▶ [Work to do]:
Copy out lines with the word "shown" from the material that follows.

▶ [Input for this task]:

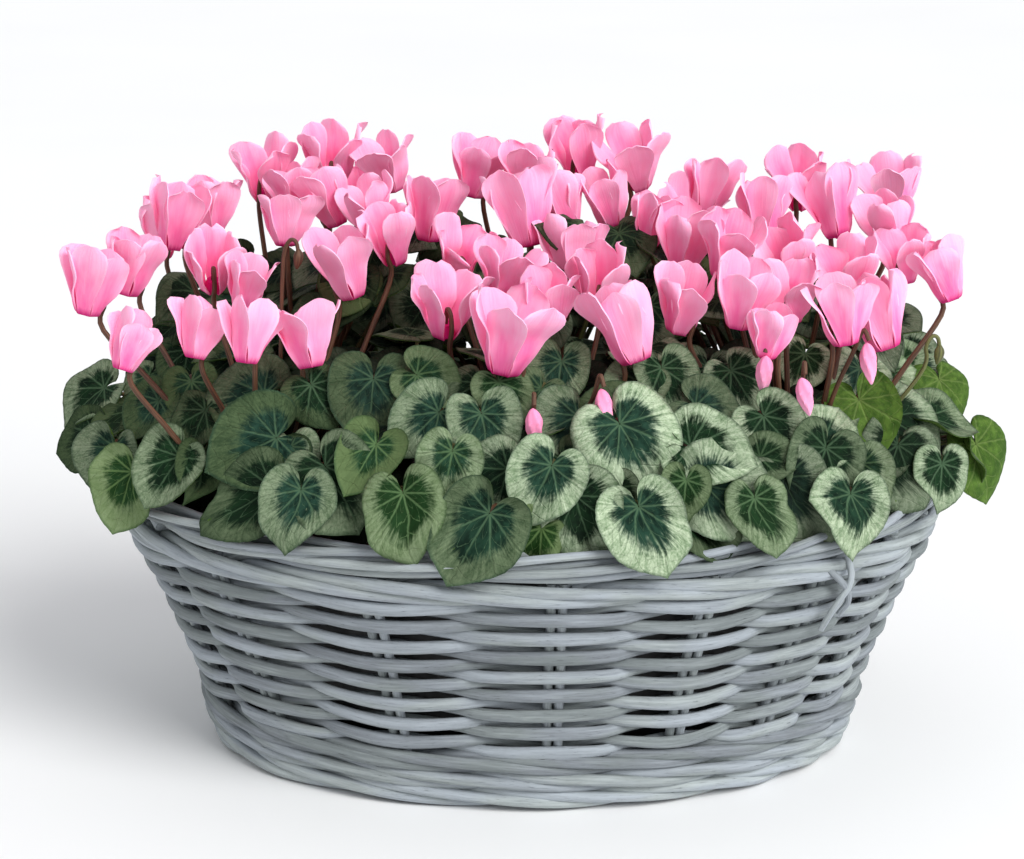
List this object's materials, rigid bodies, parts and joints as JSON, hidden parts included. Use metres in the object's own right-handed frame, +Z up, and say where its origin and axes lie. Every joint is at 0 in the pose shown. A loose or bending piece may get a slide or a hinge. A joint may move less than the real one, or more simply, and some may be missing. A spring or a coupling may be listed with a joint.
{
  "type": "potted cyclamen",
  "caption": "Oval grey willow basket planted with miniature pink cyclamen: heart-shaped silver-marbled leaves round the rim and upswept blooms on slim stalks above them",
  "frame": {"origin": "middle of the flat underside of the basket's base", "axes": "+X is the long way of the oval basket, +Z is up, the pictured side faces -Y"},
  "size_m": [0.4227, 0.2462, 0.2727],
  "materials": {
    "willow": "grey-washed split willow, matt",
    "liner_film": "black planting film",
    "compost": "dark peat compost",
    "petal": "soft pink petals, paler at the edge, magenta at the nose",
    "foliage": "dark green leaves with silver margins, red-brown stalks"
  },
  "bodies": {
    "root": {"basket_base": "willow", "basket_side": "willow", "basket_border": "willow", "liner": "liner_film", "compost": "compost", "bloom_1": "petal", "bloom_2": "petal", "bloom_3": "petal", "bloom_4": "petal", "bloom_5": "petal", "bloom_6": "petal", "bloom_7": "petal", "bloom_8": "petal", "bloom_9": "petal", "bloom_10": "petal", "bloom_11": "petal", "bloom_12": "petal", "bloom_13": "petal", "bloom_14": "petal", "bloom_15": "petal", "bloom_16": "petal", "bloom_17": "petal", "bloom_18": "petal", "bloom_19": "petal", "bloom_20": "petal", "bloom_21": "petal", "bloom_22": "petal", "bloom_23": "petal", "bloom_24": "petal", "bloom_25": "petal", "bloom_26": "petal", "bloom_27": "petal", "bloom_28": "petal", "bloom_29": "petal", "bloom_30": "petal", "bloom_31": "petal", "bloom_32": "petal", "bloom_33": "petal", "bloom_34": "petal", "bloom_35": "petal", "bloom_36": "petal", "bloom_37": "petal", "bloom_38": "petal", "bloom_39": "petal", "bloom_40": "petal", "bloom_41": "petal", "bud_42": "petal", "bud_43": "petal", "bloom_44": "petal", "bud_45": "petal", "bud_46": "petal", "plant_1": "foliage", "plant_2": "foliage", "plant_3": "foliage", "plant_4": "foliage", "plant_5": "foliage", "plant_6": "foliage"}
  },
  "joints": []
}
---
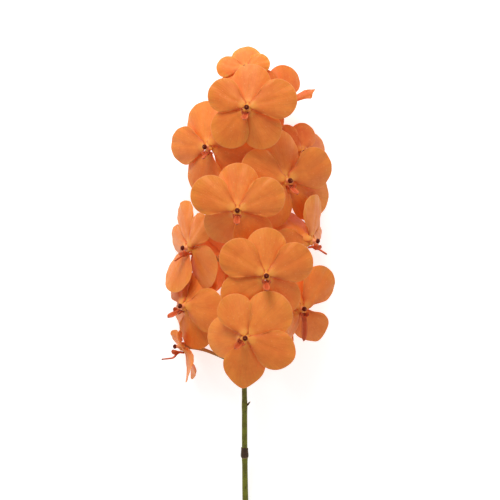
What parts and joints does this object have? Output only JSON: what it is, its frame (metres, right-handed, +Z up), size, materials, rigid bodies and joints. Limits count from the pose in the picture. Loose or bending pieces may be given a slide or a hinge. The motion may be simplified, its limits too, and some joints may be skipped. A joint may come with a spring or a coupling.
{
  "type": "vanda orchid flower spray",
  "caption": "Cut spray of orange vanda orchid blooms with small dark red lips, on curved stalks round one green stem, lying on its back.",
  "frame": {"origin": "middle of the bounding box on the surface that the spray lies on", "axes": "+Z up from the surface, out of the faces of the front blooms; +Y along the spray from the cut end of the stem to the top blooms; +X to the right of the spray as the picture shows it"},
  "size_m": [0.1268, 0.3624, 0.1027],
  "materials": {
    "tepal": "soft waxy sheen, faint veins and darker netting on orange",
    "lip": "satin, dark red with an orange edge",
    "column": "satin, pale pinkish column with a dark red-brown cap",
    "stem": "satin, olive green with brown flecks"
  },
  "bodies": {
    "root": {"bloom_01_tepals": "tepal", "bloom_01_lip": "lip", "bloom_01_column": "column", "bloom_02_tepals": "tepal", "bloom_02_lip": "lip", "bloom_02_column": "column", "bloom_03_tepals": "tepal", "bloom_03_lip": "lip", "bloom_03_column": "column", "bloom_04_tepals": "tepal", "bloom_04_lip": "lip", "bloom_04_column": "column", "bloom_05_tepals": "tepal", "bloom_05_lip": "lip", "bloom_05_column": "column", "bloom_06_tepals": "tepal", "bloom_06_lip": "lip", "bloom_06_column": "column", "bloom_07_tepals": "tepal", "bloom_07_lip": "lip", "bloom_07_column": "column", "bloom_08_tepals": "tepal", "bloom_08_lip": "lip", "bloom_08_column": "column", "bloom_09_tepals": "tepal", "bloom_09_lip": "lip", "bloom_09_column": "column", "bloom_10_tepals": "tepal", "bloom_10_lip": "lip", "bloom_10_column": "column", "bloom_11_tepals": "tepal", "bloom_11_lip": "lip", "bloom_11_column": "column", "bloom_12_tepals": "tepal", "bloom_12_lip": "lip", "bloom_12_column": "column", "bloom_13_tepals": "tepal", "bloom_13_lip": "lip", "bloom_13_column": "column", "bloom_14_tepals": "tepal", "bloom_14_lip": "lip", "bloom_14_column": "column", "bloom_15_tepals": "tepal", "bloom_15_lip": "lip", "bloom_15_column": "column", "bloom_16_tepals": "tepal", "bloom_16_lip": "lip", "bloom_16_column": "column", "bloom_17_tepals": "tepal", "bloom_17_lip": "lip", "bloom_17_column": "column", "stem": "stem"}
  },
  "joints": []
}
---
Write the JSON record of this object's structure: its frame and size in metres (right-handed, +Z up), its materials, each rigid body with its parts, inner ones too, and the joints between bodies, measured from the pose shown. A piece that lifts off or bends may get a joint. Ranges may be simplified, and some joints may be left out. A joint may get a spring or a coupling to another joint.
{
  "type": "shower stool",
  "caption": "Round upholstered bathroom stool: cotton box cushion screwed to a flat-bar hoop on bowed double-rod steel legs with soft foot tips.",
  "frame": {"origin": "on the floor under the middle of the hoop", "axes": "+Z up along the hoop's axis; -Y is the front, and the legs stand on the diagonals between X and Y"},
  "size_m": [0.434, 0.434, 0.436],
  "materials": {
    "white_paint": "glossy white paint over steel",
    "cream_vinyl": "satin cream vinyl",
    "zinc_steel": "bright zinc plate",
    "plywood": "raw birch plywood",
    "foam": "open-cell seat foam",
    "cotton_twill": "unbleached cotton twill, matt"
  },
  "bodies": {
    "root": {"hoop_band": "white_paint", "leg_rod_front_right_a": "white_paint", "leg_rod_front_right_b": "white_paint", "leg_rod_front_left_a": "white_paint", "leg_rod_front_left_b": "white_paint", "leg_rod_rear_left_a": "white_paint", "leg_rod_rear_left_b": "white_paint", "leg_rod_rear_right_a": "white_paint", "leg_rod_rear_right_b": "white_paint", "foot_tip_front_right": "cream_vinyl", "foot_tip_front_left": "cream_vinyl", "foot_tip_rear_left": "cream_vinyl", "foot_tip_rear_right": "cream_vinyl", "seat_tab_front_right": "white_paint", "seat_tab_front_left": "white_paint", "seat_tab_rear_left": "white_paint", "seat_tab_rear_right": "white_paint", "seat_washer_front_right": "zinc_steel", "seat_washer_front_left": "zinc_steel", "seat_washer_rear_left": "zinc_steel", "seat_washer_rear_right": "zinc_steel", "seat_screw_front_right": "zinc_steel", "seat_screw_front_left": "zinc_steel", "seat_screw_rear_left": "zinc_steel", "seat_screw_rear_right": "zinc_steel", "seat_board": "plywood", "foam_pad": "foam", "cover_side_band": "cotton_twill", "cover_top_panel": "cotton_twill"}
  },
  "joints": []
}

▶ [Written reply]:
List this object's materials, rigid bodies, parts and joints as JSON, hidden parts included. Use metres in the object's own right-handed frame, +Z up, and say where its origin and axes lie. Every joint is at 0 in the pose shown. A loose or bending piece may get a slide or a hinge. A joint may move less than the real one, or more simply, and some may be missing. A spring or a coupling may be listed with a joint.
Write the JSON record of this object's structure: its frame and size in metres (right-handed, +Z up), its materials, each rigid body with its parts, inner ones too, and the joints between bodies, measured from the pose shown. A piece that lifts off or bends may get a joint. Ranges may be simplified, and some joints may be left out. A joint may get a spring or a coupling to another joint.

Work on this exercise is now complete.